Pressure sensative controller sounded quite interesting before I read it was to be used to identify who's using it. Having a game where the characters actions and movements are limited by how tightly you're holding the controller could be used nicely in a survival horror game or something, asuming people hold it tighter when they're angry or scared and whatnot... But just to identify seems like a waste of money especially since I don't always hold the controller in the same way, probably end up logging out every time you put the controller down to grab a drink, lol.
USPTO filing reveals patent for "hand-held device having a body with a pressure-sensitive exterior surface"; this technology could be used with other devices, such as smartphones, laptops, and PCs.
Microsoft has filed a patent with the United States Patent and Trademark Office for pressure-sensitive technology that could be used in devices such as smartphones, PCs, and video game controllers.
As spotted by Shacknews, the filing is for a "hand-held device having a body with a pressure-sensitive exterior surface" that could be used both in the context of a gaming controller, as well as in other devices.

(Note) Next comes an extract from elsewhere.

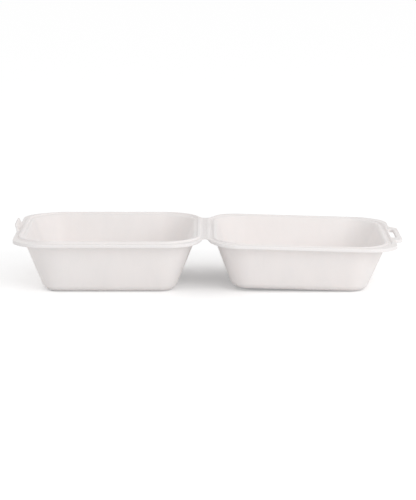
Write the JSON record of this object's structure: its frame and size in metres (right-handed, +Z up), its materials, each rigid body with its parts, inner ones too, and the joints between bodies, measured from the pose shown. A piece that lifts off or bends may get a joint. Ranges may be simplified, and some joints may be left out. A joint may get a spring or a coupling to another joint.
{
  "type": "foam clamshell container",
  "caption": "Hinged foam food container, opened flat: two tapered square tubs joined by a crushed fold, with a bead-and-groove rim and a tongue-and-slot lock.",
  "frame": {"origin": "on the floor the container stands on, at the middle of its footprint when opened flat; the fold lies about 1.8 mm towards the base from it", "axes": "+X from the base across the fold to the lid, +Y along the fold, +Z up out of the base's mouth"},
  "size_m": [0.267, 0.13, 0.0418],
  "materials": {
    "foam": "matte thermoformed polystyrene foam"
  },
  "bodies": {
    "base": {"base": "foam"},
    "lid": {"lid": "foam"}
  },
  "joints": [
    {"name": "lid_hinge", "type": "hinge", "parent": "base", "child": "lid", "pos_m": [-0.00189, 0, 0.0367], "axis": [0, -1, 0], "range_deg": [0, 181.64]}
  ]
}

The technology works by identifying a user based on a particular "pressure signature" on the device, which is fitted with pressure sensors. Each time a user grasps the device, the location of each sensor and the amount of pressure applied is recorded and stored, forming a unique signature. The pressure-profile signatures are associated with a user identity via username, email address, password, or gamertag, and are specific to the device.
Once identified, the technology could allow users to automatically log in to a gaming or mobile phone service and present an array of customised options.

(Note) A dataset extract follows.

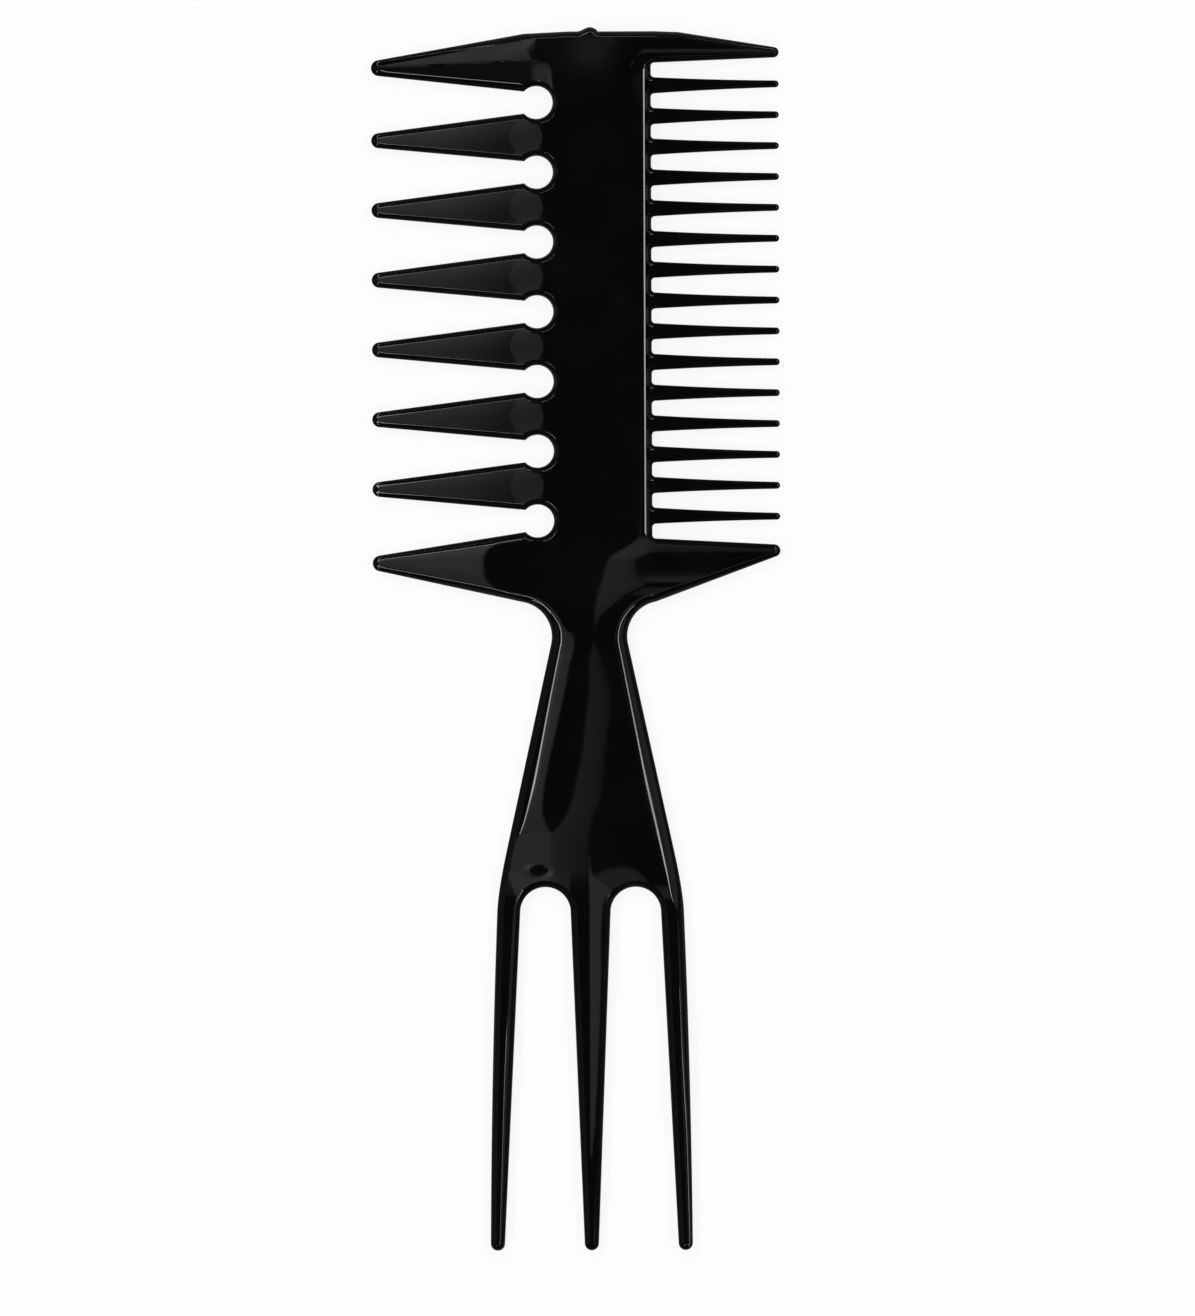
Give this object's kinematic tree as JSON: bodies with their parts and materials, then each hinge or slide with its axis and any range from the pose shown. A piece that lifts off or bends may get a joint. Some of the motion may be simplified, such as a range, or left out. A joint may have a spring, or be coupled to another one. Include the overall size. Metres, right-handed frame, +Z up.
{
  "type": "volumizing comb",
  "caption": "Flat double-sided comb with wide teeth and keyhole roots on one side, fine teeth on the other, and a waisted handle that ends in a pronged lifting fork.",
  "frame": {"origin": "middle of the comb's outline, on the plane that its back rests on", "axes": "+X across the teeth towards the fine row, +Y along the comb towards the head's top edge, +Z up out of the face"},
  "size_m": [0.0752, 0.2256, 0.0044],
  "materials": {
    "black_plastic": "polished black injection-moulded plastic"
  },
  "bodies": {
    "root": {"spine": "black_plastic", "wide_tooth_01": "black_plastic", "wide_tooth_02": "black_plastic", "wide_tooth_03": "black_plastic", "wide_tooth_04": "black_plastic", "wide_tooth_05": "black_plastic", "wide_tooth_06": "black_plastic", "wide_tooth_07": "black_plastic", "wide_tooth_08": "black_plastic", "fine_tooth_01": "black_plastic", "fine_tooth_02": "black_plastic", "fine_tooth_03": "black_plastic", "fine_tooth_04": "black_plastic", "fine_tooth_05": "black_plastic", "fine_tooth_06": "black_plastic", "fine_tooth_07": "black_plastic", "fine_tooth_08": "black_plastic", "fine_tooth_09": "black_plastic", "fine_tooth_10": "black_plastic", "fine_tooth_11": "black_plastic", "fine_tooth_12": "black_plastic", "fine_tooth_13": "black_plastic", "fine_tooth_14": "black_plastic", "fine_tooth_15": "black_plastic", "fine_tooth_16": "black_plastic", "fine_tooth_17": "black_plastic", "handle": "black_plastic", "prong_left": "black_plastic", "prong_centre": "black_plastic", "prong_right": "black_plastic"}
  },
  "joints": []
}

"In another embodiment, the device is a mobile phone. Upon identifying the user holding the mobile phone, the technology unlocks the phone by providing the user's password, and displays the user's default screen," Microsoft's patent filing says.
According to the filing, this technology would allow for reliable and safe identification of individual users as well as provide for personalised content based on a user's unique pressure-profile signature.

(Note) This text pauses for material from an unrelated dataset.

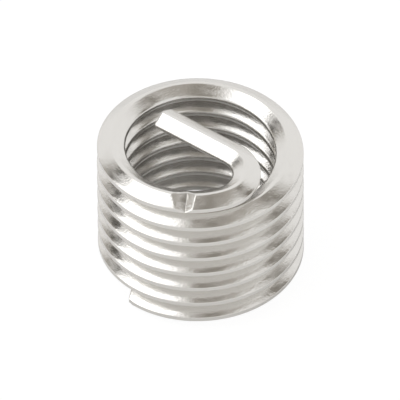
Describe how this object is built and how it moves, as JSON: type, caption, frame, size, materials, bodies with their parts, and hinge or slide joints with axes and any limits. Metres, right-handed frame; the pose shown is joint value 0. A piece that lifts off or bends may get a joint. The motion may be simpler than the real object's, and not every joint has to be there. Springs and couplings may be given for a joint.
{
  "type": "helical thread insert",
  "caption": "Helical thread insert: a close coil of diamond-section steel wire that lines a tapped hole, with a driving tang across the bore and a break-off notch.",
  "frame": {"origin": "on the coil's axis, at the lowest point of the plain end that it stands on", "axes": "+Z is the coil's axis, from the plain end to the tang; +Y is away from the notch in the picture's view, and +X to its right"},
  "size_m": [0.0068, 0.0068, 0.0057],
  "materials": {
    "wire": "bright drawn stainless steel"
  },
  "bodies": {
    "root": {"thread_insert": "wire"}
  },
  "joints": []
}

Last November, Sony filed a patent for technology that could be used to develop biometric gaming controllers that read a player's state of mind.
Imagine this with a Wii controller. I'd get a laugh out of people squeezing it hard and moving it up and down.
I don't want to have to squeeze a controller to perform actions. So no, I wouldn't like this very much.
before they make this, can they first make a durable one that doesn't break when you strangle it to death in rage?
1) Companies submit patents all the time and
2) They almost never get used
Sony was notorious for filing crazy patents during the PS2 era. There was always some rumour about some ridiculous new peripheral, but the only one that ever turned into anything was the eyetoy.
Also people saying "oh why can't I just have a standard controller" are dumb. If companies just sat on their laurels we'd be doing the same thing over and over again until the industry went stagnant. It's like if the entire industry was CoD or Assassin's Creed.
Until it's actually something bad, don't complain about it.
@Tremblay343 I think what people are getting at is this is actually bad, just another reason for them to charge more for controllers and it's not actually adding anything very useful. I'm fine with actual improvements to a controller, but gimmicks not so much.
Great. More overpriced gimmicks masquerading as controllers. Why can't we just have a simple, standard controller that doesn't cost an arm and a leg?
How bout instead of looking into pressure-sensitive controllers, MS looks into how to make a controller not cost $50.
@TruthTellers They did: Now controllers will cost $100 or more.
Pressure-sensitive i think is like digital signature.. more like of a stroke'.. just like dolphins technology they call it gesture..
"....that could be used in devices such as smartphones, PCs, and video game controllers."
GS, you missed the most important device and most likely the main focus for the pressure-sensitive patent.
Windows 8 is designed with simply interfaced targeted towards Tablet devices (well known fact). Having a pressure sensitive patent is most likely related to the tablet.
At the moment, the 2 main types of touch-devices are resistive (pressure sensing) and capacitive (electrically charged). Cell Phones like the Cingular (AT&T) 8525 had resistive screens (allowing you to use the dreaded stylus), where phones like the iPhone use capacitive (uses the charge from your finger to react with the screen).
There is room for newer technology when it comes to touch-screen devices. Perhaps Microsoft has found something that works better than the current favorites.
The last thing we need is another device on the market. Don't the developers already have enough on their plate with multiple consoles, multiple handhelds, and the PC market to deal with as it is?
You may say one more won't hurt.....but you would be wrong. If anything, i'd love to see one of the biggies knocked out of the console race or them coming together to create a universal console that would cut down on development costs across multiple systems.
For portable tech this could be great to prevent devices from being unlocked by the wrong people aka no reason to steal it if it can't be used. On a controller, it seems more of a gimmick than anything else.
Okay so i can't read it i'm a little busy but when we play a fighting game we have to smash the button in order to make a combo ?
Sounds legit and a good way to crush products.